- WHAT NEEDS TO BE DONE -
Search the material for the string "that" and copy each line where it occurs.

start SUPPLIED DATA

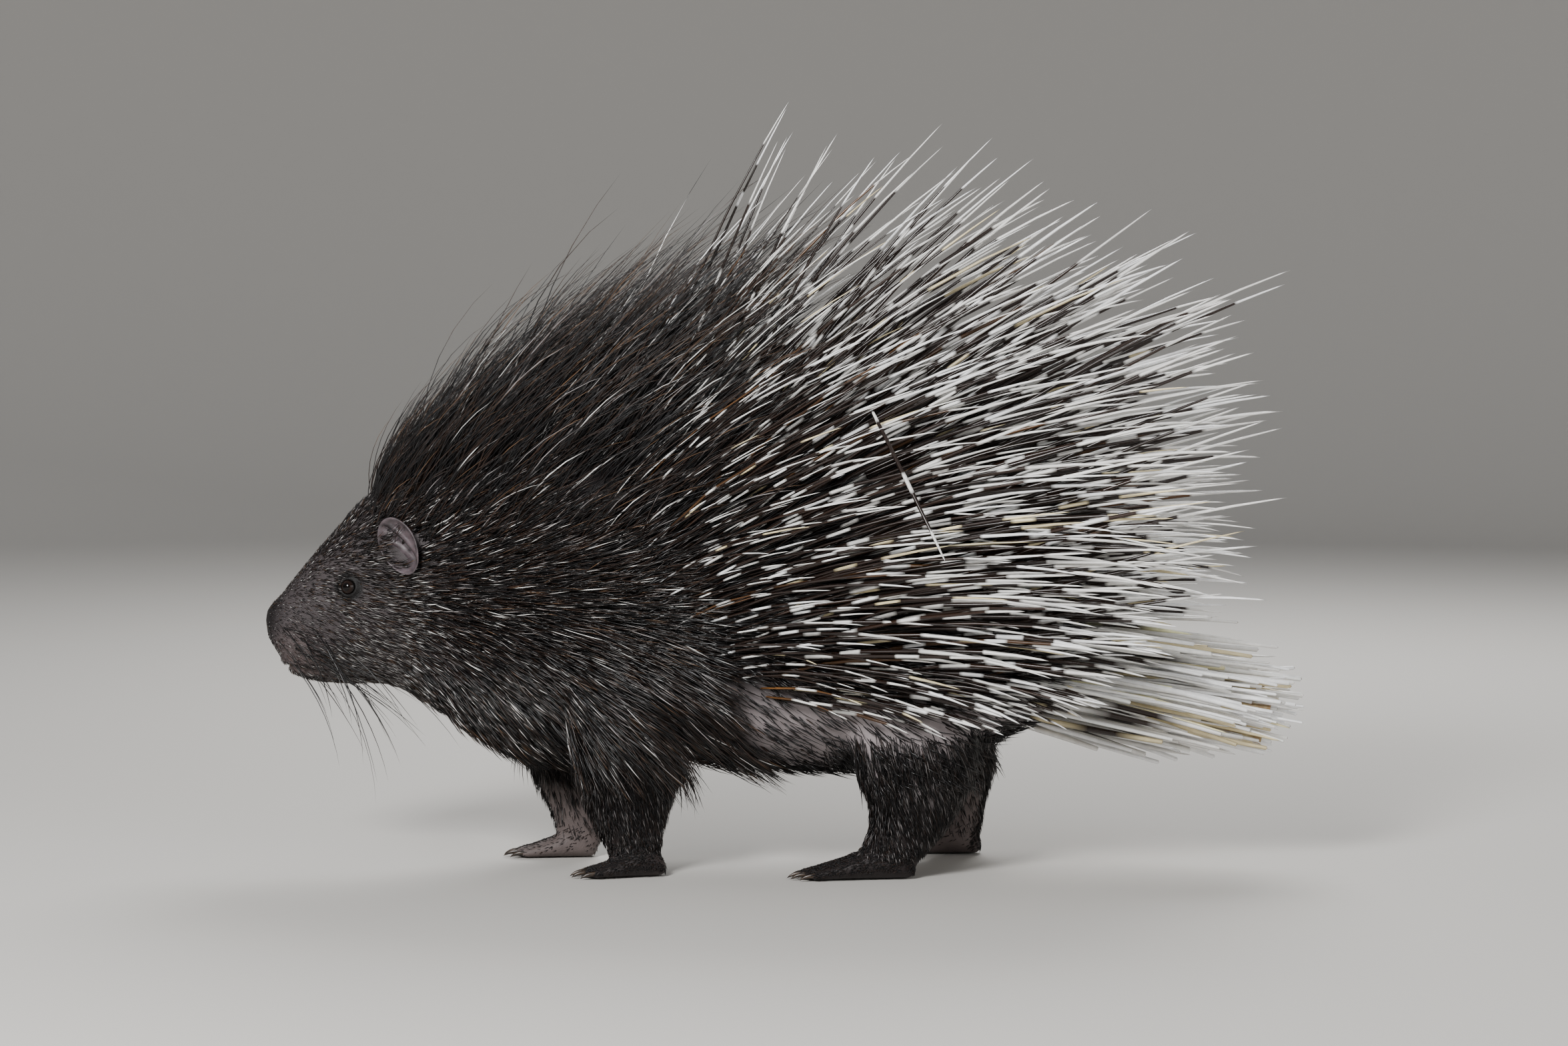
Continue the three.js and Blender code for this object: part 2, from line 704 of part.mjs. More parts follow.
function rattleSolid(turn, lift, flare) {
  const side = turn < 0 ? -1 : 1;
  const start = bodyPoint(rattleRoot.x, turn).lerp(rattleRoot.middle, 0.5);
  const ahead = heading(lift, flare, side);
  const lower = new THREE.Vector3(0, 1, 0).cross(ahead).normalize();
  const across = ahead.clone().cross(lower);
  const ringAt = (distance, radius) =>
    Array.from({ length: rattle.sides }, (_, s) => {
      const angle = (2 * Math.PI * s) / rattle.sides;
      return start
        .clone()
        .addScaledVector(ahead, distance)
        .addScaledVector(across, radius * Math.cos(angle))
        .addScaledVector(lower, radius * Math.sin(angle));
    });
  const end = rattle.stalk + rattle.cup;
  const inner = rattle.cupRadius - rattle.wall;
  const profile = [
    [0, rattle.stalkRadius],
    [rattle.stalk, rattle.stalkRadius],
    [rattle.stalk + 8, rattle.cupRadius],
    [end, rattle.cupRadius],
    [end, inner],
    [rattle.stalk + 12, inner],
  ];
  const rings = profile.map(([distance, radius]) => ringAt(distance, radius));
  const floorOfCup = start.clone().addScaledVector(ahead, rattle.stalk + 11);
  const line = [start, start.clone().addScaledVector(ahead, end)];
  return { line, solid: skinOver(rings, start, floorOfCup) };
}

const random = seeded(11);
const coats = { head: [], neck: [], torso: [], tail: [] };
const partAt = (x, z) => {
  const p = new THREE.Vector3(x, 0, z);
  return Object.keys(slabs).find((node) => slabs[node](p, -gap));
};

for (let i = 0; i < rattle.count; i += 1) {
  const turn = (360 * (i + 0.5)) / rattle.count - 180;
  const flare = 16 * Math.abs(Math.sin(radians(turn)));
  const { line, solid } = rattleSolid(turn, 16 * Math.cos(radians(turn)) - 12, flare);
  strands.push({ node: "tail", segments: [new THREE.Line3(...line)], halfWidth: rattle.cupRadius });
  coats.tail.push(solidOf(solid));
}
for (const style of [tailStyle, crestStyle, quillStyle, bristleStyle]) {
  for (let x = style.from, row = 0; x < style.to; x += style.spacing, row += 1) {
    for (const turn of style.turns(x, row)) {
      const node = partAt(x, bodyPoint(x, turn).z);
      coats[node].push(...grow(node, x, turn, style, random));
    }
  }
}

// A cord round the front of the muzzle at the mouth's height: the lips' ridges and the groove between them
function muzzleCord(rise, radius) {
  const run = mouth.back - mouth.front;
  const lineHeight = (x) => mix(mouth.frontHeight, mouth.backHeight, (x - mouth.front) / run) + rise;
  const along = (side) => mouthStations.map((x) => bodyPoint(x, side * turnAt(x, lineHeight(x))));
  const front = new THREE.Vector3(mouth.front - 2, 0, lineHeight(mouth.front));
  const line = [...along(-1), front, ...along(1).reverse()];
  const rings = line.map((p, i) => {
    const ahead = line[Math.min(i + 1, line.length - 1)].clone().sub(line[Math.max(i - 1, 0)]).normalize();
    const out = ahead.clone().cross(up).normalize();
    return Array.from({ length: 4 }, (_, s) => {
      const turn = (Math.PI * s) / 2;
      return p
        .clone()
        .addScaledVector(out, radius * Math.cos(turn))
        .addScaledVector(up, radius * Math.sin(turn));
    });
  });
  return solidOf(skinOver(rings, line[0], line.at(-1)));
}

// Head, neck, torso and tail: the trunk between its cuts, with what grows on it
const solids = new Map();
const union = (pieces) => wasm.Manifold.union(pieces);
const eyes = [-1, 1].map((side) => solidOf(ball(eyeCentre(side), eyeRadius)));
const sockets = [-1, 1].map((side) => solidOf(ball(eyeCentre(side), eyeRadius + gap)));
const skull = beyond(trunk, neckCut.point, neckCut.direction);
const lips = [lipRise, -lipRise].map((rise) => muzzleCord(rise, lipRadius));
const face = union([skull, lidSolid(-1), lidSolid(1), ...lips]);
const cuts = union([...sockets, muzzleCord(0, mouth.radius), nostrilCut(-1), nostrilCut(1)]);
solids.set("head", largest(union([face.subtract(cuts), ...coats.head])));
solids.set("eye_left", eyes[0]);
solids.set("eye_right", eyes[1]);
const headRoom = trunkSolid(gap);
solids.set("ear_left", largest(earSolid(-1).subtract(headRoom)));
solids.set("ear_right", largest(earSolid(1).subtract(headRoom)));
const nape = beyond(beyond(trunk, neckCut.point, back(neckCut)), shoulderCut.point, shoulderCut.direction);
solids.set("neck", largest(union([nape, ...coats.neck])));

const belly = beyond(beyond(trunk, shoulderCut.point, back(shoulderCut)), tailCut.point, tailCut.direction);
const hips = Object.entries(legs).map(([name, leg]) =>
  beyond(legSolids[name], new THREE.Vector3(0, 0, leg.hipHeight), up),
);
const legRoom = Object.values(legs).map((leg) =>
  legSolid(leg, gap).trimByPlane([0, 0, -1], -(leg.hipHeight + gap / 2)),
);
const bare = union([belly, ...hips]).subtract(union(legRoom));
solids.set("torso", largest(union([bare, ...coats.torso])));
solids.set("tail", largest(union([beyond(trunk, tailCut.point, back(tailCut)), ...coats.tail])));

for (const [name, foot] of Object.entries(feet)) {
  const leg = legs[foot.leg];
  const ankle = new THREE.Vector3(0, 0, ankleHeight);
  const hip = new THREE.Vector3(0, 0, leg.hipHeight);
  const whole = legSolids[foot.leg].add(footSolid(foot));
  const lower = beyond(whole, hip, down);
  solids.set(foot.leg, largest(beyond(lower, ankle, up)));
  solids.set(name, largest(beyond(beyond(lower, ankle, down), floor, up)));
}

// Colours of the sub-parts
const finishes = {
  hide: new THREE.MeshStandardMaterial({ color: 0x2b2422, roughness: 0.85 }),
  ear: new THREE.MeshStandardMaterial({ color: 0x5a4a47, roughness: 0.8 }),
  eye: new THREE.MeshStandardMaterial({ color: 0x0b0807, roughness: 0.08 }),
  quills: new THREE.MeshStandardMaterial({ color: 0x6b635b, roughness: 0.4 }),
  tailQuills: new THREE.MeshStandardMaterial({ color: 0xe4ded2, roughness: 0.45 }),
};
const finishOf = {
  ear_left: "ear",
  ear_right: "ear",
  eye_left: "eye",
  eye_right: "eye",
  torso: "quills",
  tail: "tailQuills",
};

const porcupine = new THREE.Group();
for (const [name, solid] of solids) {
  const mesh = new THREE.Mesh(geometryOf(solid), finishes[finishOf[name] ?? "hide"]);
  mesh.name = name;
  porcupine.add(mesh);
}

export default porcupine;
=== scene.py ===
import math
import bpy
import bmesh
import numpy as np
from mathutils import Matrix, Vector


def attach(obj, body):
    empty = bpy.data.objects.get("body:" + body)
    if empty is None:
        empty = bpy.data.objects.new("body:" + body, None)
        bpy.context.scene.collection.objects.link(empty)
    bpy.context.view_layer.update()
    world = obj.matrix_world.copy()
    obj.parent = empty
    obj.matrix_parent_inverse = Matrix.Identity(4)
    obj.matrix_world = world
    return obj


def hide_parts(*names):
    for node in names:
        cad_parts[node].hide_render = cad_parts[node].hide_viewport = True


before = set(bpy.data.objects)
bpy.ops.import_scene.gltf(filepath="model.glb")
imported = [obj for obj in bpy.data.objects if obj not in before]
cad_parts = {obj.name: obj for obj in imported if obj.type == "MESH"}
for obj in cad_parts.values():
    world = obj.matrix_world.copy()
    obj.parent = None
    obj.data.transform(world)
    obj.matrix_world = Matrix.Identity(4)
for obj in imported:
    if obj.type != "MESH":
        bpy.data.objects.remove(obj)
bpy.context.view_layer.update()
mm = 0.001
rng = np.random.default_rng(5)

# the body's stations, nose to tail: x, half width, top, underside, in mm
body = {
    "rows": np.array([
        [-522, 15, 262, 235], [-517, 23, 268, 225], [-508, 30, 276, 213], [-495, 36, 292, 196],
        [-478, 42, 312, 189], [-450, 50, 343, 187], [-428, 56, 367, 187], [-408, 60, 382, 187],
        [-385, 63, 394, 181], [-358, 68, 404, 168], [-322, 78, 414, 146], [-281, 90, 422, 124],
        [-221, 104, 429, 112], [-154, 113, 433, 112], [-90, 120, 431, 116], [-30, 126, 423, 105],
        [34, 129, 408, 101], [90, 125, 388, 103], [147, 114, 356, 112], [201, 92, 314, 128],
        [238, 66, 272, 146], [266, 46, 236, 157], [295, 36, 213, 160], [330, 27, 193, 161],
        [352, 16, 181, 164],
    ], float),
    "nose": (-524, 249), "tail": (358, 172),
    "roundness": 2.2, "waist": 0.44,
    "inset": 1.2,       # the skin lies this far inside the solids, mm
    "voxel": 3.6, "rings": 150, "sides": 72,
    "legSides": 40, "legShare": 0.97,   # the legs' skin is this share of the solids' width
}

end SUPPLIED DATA
start SUPPLIED DATA

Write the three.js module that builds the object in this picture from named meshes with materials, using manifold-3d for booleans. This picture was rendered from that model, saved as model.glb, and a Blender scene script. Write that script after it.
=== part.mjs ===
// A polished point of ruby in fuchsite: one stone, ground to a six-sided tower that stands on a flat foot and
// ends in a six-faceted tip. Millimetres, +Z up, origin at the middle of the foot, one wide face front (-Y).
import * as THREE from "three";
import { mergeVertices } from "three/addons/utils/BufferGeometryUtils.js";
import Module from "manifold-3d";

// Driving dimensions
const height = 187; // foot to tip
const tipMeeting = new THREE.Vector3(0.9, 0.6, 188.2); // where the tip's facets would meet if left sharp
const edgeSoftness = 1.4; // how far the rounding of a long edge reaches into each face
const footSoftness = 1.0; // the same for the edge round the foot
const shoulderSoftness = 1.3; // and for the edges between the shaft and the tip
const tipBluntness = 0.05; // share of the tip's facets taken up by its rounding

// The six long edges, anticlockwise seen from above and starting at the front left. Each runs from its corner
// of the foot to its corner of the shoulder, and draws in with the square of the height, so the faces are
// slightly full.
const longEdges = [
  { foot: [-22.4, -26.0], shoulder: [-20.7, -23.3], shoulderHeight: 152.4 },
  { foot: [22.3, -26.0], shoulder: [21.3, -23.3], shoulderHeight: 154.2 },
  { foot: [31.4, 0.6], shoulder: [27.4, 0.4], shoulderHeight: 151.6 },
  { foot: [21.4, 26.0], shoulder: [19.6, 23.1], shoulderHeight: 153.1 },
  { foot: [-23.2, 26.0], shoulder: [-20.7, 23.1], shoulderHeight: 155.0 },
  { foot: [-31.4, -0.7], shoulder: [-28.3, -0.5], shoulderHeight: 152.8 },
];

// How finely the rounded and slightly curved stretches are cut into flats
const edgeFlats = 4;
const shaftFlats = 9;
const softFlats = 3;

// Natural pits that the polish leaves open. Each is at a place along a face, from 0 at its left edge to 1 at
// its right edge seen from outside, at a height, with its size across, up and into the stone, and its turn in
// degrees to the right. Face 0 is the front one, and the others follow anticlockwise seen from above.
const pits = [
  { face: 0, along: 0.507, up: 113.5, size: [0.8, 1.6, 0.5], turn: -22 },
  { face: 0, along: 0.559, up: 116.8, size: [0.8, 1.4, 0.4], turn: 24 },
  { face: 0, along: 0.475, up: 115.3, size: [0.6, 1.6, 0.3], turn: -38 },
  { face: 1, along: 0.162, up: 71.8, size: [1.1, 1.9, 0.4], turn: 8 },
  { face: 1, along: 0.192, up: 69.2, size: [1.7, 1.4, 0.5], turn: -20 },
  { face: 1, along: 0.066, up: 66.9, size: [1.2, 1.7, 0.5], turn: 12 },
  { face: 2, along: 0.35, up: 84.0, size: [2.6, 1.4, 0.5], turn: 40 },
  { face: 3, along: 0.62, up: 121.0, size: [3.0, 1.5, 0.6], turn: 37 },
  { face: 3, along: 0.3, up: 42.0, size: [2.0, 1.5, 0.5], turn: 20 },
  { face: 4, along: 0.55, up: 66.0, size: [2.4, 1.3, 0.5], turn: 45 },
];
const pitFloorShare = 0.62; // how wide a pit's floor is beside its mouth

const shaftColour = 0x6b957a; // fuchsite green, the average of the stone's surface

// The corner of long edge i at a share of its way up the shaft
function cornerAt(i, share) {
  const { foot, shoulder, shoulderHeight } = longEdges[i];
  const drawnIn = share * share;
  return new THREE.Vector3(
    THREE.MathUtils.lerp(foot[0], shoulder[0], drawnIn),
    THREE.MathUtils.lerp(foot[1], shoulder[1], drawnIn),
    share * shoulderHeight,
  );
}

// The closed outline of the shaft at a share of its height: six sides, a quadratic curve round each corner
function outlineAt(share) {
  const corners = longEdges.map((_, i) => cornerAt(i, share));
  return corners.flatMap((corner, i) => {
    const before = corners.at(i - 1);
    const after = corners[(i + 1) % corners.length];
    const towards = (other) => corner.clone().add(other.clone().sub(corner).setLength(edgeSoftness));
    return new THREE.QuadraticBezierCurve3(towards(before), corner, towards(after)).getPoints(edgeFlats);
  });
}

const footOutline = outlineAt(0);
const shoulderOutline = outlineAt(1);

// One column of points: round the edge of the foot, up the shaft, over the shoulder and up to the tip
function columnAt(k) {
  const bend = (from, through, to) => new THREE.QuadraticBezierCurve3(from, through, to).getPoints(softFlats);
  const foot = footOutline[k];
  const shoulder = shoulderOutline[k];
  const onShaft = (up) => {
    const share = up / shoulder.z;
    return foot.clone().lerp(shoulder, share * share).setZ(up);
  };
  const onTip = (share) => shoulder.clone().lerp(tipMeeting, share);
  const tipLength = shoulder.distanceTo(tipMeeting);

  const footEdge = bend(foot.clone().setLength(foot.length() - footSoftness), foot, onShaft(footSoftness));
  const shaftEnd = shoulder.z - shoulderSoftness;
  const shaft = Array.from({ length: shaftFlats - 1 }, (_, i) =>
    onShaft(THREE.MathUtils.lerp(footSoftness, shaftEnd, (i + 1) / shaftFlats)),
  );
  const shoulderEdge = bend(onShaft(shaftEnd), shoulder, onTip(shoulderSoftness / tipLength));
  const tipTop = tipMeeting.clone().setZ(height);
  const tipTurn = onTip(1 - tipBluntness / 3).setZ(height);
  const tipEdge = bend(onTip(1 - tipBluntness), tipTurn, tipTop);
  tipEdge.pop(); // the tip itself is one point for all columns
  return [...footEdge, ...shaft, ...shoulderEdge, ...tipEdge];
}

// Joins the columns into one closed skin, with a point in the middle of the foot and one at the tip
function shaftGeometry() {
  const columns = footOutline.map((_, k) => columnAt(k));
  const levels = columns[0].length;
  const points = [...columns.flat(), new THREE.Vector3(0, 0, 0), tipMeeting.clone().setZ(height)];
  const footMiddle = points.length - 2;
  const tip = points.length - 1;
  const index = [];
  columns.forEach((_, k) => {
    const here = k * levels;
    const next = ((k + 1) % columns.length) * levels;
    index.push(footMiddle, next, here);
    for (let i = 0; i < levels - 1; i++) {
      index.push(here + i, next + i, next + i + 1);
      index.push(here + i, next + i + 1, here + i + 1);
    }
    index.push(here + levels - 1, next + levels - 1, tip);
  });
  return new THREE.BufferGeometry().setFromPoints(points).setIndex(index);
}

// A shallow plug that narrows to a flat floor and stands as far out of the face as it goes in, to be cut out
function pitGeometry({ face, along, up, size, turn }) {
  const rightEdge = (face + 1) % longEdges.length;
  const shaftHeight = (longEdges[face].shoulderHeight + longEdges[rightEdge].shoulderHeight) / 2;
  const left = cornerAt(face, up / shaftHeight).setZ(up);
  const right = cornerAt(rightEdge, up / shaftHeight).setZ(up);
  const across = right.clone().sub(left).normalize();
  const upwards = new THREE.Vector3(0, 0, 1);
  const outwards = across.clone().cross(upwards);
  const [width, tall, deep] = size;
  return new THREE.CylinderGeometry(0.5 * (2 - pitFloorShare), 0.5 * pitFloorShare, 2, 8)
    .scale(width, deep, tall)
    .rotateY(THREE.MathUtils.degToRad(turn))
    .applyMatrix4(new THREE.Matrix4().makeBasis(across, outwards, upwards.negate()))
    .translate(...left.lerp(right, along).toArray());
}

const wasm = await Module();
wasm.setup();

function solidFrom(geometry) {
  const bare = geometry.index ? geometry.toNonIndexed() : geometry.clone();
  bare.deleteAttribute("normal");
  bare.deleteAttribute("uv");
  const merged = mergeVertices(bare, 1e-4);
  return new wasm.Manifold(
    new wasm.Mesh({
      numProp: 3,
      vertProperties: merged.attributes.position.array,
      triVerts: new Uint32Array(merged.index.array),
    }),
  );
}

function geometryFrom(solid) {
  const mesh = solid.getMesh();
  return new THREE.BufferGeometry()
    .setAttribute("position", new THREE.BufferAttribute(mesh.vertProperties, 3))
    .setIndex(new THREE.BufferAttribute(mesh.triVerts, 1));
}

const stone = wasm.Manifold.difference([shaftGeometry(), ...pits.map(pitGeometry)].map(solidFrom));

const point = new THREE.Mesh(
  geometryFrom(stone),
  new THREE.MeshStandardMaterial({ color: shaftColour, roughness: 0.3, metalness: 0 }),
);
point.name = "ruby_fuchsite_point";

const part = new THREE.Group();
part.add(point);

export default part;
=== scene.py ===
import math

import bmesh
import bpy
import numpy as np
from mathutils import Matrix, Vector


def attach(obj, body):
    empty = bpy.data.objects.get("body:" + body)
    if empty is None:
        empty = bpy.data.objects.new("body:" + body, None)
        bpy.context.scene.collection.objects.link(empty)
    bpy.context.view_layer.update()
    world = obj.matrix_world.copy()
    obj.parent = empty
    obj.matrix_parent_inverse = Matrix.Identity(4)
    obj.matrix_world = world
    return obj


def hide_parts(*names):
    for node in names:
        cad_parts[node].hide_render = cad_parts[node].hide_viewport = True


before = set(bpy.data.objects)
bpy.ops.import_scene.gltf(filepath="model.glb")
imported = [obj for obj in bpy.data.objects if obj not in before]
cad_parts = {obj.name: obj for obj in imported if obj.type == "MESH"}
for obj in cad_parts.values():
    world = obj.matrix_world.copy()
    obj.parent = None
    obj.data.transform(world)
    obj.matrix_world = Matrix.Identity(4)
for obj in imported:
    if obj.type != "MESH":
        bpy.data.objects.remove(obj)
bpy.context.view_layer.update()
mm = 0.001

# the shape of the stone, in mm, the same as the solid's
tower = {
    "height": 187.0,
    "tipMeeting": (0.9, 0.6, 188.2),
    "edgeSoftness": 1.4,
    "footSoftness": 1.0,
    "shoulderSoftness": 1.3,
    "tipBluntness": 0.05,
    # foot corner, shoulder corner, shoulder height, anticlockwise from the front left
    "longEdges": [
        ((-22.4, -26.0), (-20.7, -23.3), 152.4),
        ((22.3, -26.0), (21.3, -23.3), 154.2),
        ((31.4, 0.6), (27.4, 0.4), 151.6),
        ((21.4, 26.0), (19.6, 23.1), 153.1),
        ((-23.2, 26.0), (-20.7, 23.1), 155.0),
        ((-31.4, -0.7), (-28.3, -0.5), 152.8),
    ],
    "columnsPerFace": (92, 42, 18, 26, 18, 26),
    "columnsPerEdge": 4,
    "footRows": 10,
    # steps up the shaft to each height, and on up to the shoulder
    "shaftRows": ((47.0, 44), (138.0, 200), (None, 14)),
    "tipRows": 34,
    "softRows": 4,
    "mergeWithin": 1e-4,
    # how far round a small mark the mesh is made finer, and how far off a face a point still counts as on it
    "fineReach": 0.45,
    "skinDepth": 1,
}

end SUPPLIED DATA

- COMPLETE ANSWER -
Write the three.js module that builds the object in this picture from named meshes with materials, using manifold-3d for booleans. This picture was rendered from that model, saved as model.glb, and a Blender scene script. Write that script after it.
// A polished point of ruby in fuchsite: one stone, ground to a six-sided tower that stands on a flat foot and
// Natural pits that the polish leaves open. Each is at a place along a face, from 0 at its left edge to 1 at
// A shallow plug that narrows to a flat floor and stands as far out of the face as it goes in, to be cut out